All things were made through Him, and without Him nothing was made that was made.
John 1:3 (NKJV)
Now that we understand John’s use of language concerning Jesus, what would be accomplished by Jesus in referring to Himself as the Amen? It falls in line with the other title Jesus refers to Himself as being the Faithful and True Witness. A Witness is something or someone that has seen something. Being a witness is to be a living example of something in order to show or explain it to others. This is what John describes Jesus as when He adopted human nature in a moment of history.
And the Word became flesh and dwelt among us, and we beheld His glory, the glory as of the only begotten of the Father, full of grace and truth.
John 1:14 (NKJV)
All of these terms Jesus refers to Himself as fall in line with one common feature. He is the living example of the God of the Jewish Old Testament. We need to understand that is the culture Jesus is speaking to and from in order to properly represent what the significance of “Amen” means. Because Jesus uses Hebrew terms, familiar to a Hebrew audience, having a Hebrew background, and always in association with the God of the Hebrews, we need to conclude that this is a statement alluding to Hebrew culture. Not Egyptian. Further confirmation of this exists in the fact that the church Jesus is speaking to would be located in modern day Turkey, which was populated by Greeks. No association with Egypt or paganism is suggested in any way whatsoever. Jesus, as a Jew, is using Jewish terms to associate Himself with traits of the Jewish God.
With all of that said, Jesus’ affirmation to be the living personification of the God of Israel leaves no room for any association with Egyptian culture with one exception. The word Amun sounds like the word Amen. Therefore, does that mean we should conclude that despite being different languages from different cultures with different meanings, we should associate them both in terms of their theology and rewrite the entire Bible in the image of Egyptian paganism? Obviously not. The phonetic fallacy is when you falsely assume similar words from two different languages should be understood to have the same meaning. This accusation actually takes it a step farther. If one word can be compared to a word from an entirely different language, culture, and theology in any way, we should assume they are referring to the same deity. This is not only false on logical grounds, but historic as well.

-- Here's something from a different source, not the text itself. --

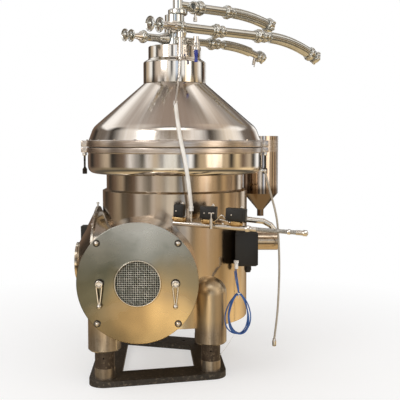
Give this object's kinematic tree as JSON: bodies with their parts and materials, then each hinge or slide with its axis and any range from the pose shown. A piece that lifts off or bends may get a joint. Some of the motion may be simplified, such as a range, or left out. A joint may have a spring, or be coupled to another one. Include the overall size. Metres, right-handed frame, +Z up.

Our understanding of Egyptian paganism is limited to the hieroglyphs and writings we have available to us which are laughably small compared to our understanding of the Jewish God in the Old Testament. Amun’s story can be understood as a development of an older god by the name of Ra. They are often referred to in ancient Pyramid texts in Thebes as Amun-Ra with Ra being the more prominent name of the two. Being referred to as “The Hidden One” and associated with water in contradiction with Ra’s association with the sun, the religion of Egypt underwent many changes from the time of Moses all the way to the time of the Assyrian conquest of Egypt in the mid 600’s BC. We don’t actually know anything about him until after this time period, and it is then that parallels with the Jewish God of Israel begin to appear. An objective historian would conclude that since Egypt had many interactions with Israel and had a demonstrably flexible religion, they copied these aspects of Amun from the Jewish God YHVH, not vice versa. And even then, his common traits actually put further distance between himself and Jesus rather than bringing them closer together. They refer to Amun as the Creator, but leave out the detail that Amun created himself from Chaos. The God of Israel is eternal, and thus never had a moment of creation. They refer to Amun as one of a series of multiple members who acted in Creation, but fail to clarify that it was an Ogdoad of eight distinct and separate deities rather than a Trinity of the one and only God. Amun had a consort to produce offspring. Jesus doesn’t. Amun at the height of his popularity was considered the most prominent of many gods in Egypt. Jews and early Christians never considered Jesus a lesser or distinct deity from the Father until the time of Joseph Smith and Charles Taze Russell. Both of which are founders of heretical cults and treated as such by Orthodox Christians even to this day. The worship of Amun in Egpytian paganism ceased in the 5th century AD. The worship of Jesus as God in Christianity continues even to this day. These are merely a handful of examples with many more available. The point is simply this. Egyptian paganism and its portrayal of Amun is in no way reconcilable with Jesus as He’s portrayed in the Old and New Testament. Anyone who would claim otherwise is depending on the ignorance of their audience in order to take these kind of claims seriously.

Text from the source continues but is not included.